- [Task goal] Everything from the first line down to the line containing "POT_FOOT_HEIGHT = 0.0005" should be reproduced exactly; please include nothing else.

*****

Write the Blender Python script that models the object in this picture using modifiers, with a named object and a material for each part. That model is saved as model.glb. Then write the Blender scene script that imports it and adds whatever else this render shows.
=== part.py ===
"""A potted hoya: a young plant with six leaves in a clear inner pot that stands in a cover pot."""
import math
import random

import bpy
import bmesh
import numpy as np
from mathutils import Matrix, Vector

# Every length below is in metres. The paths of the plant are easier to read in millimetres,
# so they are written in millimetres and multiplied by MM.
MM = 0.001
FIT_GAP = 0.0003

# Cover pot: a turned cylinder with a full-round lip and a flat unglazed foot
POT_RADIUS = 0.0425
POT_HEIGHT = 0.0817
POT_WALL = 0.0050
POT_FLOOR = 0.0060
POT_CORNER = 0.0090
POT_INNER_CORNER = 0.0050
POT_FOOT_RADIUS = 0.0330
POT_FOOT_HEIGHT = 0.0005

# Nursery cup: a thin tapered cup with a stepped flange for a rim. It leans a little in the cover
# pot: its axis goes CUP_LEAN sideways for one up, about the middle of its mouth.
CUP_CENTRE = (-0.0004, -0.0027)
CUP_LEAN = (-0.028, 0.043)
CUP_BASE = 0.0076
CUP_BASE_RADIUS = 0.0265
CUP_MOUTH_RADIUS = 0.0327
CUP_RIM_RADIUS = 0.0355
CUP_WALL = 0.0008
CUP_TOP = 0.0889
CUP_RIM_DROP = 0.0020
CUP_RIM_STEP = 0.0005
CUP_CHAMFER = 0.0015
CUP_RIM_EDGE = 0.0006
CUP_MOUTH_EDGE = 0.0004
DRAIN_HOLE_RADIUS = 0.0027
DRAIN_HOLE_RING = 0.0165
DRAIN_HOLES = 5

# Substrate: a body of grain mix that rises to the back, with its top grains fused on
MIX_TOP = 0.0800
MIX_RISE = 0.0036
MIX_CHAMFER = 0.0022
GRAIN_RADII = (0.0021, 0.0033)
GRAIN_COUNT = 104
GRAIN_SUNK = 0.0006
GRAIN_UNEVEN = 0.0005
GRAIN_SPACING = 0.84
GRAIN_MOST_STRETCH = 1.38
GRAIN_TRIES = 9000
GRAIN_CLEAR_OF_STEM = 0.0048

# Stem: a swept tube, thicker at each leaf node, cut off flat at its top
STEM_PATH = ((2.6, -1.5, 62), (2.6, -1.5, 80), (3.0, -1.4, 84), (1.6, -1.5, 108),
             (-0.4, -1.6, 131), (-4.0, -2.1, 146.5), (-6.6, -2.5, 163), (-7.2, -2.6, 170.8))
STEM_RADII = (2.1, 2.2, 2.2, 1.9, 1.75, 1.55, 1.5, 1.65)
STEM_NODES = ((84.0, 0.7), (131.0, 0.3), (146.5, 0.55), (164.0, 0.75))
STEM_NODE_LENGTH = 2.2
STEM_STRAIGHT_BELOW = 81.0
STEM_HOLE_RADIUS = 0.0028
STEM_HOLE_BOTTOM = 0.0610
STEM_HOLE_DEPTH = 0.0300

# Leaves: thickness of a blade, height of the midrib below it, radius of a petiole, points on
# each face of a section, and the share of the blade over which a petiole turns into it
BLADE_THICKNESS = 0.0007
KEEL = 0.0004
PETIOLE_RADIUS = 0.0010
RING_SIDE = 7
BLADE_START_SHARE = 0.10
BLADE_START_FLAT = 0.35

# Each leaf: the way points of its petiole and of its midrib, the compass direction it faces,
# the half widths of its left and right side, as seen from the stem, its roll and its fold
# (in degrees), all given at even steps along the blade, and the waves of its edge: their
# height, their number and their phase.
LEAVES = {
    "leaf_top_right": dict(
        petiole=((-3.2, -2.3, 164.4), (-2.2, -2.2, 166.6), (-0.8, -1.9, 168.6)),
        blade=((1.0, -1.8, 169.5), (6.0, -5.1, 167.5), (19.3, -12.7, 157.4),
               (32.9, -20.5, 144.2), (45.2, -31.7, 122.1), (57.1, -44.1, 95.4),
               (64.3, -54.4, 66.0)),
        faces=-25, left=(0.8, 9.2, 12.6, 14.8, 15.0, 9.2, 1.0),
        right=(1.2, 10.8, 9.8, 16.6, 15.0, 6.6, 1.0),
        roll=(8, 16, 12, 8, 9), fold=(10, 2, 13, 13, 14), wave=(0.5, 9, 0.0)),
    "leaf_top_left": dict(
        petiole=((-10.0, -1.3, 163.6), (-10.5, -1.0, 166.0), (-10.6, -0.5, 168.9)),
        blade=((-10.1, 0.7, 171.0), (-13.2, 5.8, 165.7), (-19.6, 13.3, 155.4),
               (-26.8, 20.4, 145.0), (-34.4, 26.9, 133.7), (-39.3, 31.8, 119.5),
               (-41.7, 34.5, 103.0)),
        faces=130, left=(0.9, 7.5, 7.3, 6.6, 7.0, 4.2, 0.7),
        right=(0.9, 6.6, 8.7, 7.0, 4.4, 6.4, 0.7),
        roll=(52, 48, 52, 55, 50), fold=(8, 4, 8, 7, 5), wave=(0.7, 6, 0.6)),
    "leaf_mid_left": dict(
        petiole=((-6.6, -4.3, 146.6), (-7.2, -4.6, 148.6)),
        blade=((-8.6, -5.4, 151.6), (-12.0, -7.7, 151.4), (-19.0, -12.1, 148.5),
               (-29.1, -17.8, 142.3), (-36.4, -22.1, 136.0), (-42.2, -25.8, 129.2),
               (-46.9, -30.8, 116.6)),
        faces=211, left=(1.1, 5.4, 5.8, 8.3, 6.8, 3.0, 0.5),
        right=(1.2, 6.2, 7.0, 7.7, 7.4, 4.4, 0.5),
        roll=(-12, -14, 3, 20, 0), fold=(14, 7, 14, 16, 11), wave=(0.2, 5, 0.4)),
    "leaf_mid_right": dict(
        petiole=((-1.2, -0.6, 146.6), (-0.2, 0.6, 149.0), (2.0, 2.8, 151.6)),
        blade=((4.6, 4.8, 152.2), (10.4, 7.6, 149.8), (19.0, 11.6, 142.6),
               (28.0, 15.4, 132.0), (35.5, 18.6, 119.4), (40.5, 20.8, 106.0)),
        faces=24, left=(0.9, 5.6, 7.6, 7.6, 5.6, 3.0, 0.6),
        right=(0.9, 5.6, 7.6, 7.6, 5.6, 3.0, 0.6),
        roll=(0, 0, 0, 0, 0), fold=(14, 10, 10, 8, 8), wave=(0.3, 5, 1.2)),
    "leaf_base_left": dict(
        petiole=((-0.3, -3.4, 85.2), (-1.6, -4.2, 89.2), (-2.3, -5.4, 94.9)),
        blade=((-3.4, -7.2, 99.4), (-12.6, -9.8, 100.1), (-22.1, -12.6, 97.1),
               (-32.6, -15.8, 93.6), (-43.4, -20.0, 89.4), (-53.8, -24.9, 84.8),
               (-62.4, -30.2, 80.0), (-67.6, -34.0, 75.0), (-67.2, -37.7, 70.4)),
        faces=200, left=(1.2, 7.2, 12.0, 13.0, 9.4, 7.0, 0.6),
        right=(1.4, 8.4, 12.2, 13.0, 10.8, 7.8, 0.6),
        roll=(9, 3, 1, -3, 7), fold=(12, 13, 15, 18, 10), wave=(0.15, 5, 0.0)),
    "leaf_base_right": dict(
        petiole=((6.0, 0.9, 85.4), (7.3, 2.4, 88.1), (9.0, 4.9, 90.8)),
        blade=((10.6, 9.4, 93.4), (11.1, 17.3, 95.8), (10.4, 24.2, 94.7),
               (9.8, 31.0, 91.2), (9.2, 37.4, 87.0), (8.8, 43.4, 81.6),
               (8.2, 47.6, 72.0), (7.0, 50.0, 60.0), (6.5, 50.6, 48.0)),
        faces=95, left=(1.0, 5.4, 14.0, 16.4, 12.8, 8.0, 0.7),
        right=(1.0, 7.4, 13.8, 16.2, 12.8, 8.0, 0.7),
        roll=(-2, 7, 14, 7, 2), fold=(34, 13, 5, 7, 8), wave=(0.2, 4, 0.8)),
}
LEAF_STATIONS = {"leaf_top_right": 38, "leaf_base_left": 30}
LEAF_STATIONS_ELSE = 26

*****

- [Finished exercise]
Write the Blender Python script that models the object in this picture using modifiers, with a named object and a material for each part. That model is saved as model.glb. Then write the Blender scene script that imports it and adds whatever else this render shows.
=== part.py ===
"""A potted hoya: a young plant with six leaves in a clear inner pot that stands in a cover pot."""
import math
import random

import bpy
import bmesh
import numpy as np
from mathutils import Matrix, Vector

# Every length below is in metres. The paths of the plant are easier to read in millimetres,
# so they are written in millimetres and multiplied by MM.
MM = 0.001
FIT_GAP = 0.0003

# Cover pot: a turned cylinder with a full-round lip and a flat unglazed foot
POT_RADIUS = 0.0425
POT_HEIGHT = 0.0817
POT_WALL = 0.0050
POT_FLOOR = 0.0060
POT_CORNER = 0.0090
POT_INNER_CORNER = 0.0050
POT_FOOT_RADIUS = 0.0330
POT_FOOT_HEIGHT = 0.0005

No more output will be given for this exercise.